I like these products -- I had an Opal that I liked so well I bought an Onyx, and I liked that so much I replaced my ASUS router with an AX1800. I suspect if I need more routers or choose to upgrade in the future, it'll be an GL-iNet router, so I'd like to understand how I should have addressed the LAN lease resolution issue -- could I have done it only through the UI?

hansome · March 5, 2025, 2:34am

That's expected. We implemented it for DNS traffic separation. It'll change to use dnsmasq multiple instance feature in firmware 4.8, not bootstrap a process manually.
dnsmasq-full should be the default one. So it's not a issue.
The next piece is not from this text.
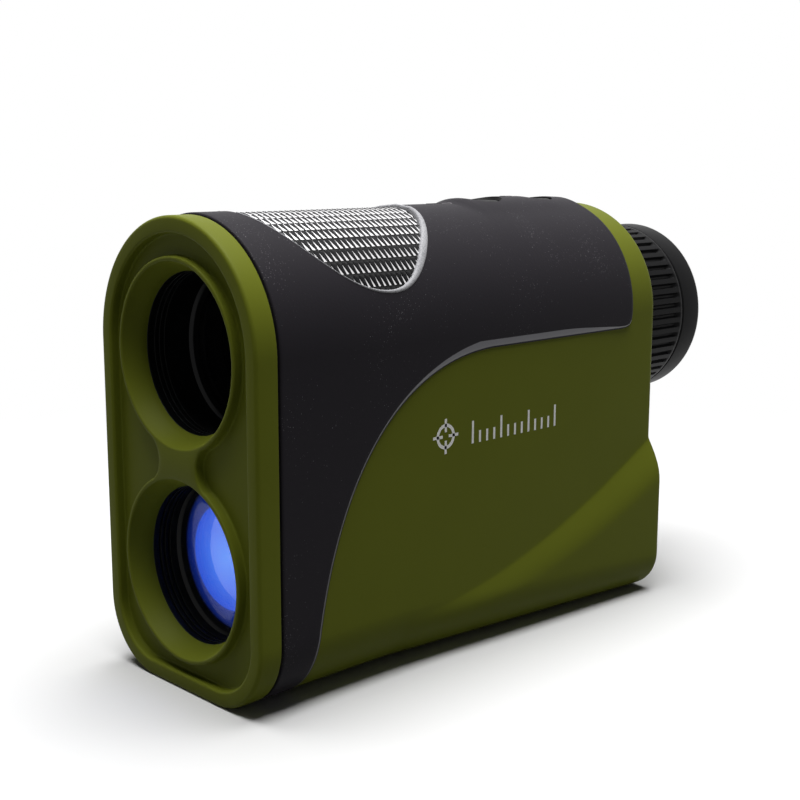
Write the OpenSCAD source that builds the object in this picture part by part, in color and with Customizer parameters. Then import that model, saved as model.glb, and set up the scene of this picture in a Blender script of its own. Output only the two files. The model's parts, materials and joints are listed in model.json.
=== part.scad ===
// Handheld laser rangefinder with two stacked windows, a rubber grip cover and a turning eyepiece.
// X is the width, Y runs from the front face to the eyepiece, Z is up from the base.
// Sizes along Y are counted from the front face, and at() moves them so that Y = 0 is the middle.

/* [Casing] */
// Width across the front plate
body_w = 40; // [39:0.5:42]
// Height from the base to the crown of the casing
body_h = 74; // [73:0.5:77]
// Length from the front face to the rear face of the casing
body_len = 95; // [94:0.5:100]
// Radius of the two lower long edges
base_r = 11.5; // [10.5:0.5:12]
// Wall of the casing halves
shell_t = 2; // [1.8:0.1:2.2]
// Rounding of the rear edge
rear_round = 1.25; // [1:0.25:2.5]
// How far the bare casing lies inside the front plate's side
shell_step = 0.4; // [0.2:0.1:0.6]

/* [Flared heel] */
// How far each side of the heel flares out at the rear
flare = 3; // [1:0.5:4]
// Height of the flare's crease at the rear face
flare_top = 30; // [24:1:32]
// Height of the crease where it dies out in front
flare_low = 9; // [7:0.5:10]
// Distance from the front face at which the flare begins
flare_start = 30; // [20:1:50]
// Radius of the heel's lower edge at the rear
heel_r = 7.5; // [5:0.5:10]

/* [Front plate] */
// Thickness of the front plate's visible edge
bezel_t = 4; // [3.5:0.1:5]
// Width of the raised rim around the front plate
rim_w = 2.6; // [2:0.1:3]
// Depth of the sunken floor between the rim and the window rings
floor_d = 1.6; // [1:0.1:2.2]
// Radius of the window rings' outer edge
ring_r = 15; // [14.8:0.1:15.4]
// Radius at which each window's funnel starts
funnel_r = 14.2; // [13.5:0.1:14.4]
// Half width of the web that joins the two window rings
web_half = 4.9; // [3:0.1:6]
// Radius of the notches beside the web
notch_r = 4; // [3:0.5:5]
// Thickness of the gasket behind the front plate
gasket_t = 0.4; // [0.3:0.1:0.6]

/* [Windows] */
// Depth of the upper window's axis below the crown
objective_drop = 21; // [20.5:0.1:21.5]
// Height of the lower window's axis
receiver_z = 19.6; // [19:0.1:20]
// Radius of the bore in front of each lens
well_r = 12.6; // [12.4:0.1:12.8]
// Wall of the lens barrels
barrel_t = 1.4; // [1.2:0.1:1.5]
// Depth at which the upper lens retainer starts
objective_y = 11.5; // [10:0.5:13]
// Depth at which the lower lens retainer starts
receiver_y = 8; // [7:0.5:10]
// Inner radius of the lens retainers
retainer_r = 12; // [11.4:0.1:12.1]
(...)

Further configuration is possible:

#also forward .lan DNS query to server side:
echo -e "\nserver=/lan/10.0.0.1#53" >>/etc/dnsmasq.conf.vpn

The full command is:

#needed for 4.6.8, not need for 4.7 from on
sed -i 's/local=\/lan/local=\/lan_chgd/' /etc/dnsmasq.conf.vpn 

#needed for 4.6 and 4.7, forward .lan DNS query to main dnsmasq
echo -e "\nserver=/lan/127.0.0.1#53" >>/etc/dnsmasq.conf.vpn
#also forward .lan DNS query to server side, change 10.0.0.1 to server tunnel ip.
echo -e "\nserver=/lan/10.0.0.1#53" >>/etc/dnsmasq.conf.vpn

. /usr/bin/route_policy 
handle_dns

Sorry for now only by command. We'll fix in future releases.

sxan · March 5, 2025, 4:35pm

I'm back to confirm that since I made the change, the issue has completely disappeared. It works perfectly, so thanks again!